Она взывает к нему, как к защите и помощи.
Я спросила у Туси:
– Как Самуил Яковлевич? Как переносит горе?
– Он занят покаянием и мифотворчеством.
20/Х 53. Наконец выбралась к Тусе в Лосинку. Служение ее все длится. Бинтует, перекладывает Евгению Самойловну вместе с Соломоном Марковичем. «Маленькая моя. Хорошая моя». Целует ее изможденное и бессмысленное лицо – с нежностью, долго не отрываясь. Не розовую щеку ребенка, а эту, желто-серую.
Я ей намекнула, что врачи, которых я привозила к Евг. Сам. из города на днях, очень интересуются составом крови. Мне они прямо сказали, что у Е. С. – рак печени, опухоль прощупывается.
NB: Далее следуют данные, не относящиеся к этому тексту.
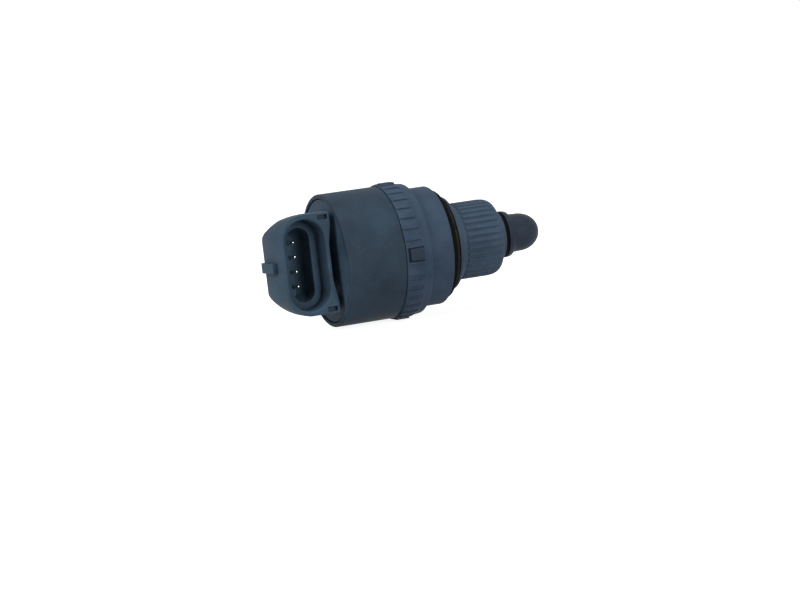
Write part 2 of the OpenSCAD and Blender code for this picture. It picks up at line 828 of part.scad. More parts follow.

Этого я Тусе не сообщила, но она догадалась сейчас же:
– Они давно подозревали опухоль. Но это оказалось не так. Печень увеличена от сердца.
За чаем, когда Е. С. уснула, Туся пересказала мне новый роман Панферова:
– Понимаете, Лидочка, он все берет совершенно всерьез. Когда он описывает, что его герой вспотел у телефона, разговаривая с начальством, то видно, что Панферов ему вполне сочувствует: как же, ведь человек беседует с самим секретарем обкома! Автор и сам в таких случаях потеет. И проблему случки ядреной колхозницы с академиком он тоже поднимает на должную высоту.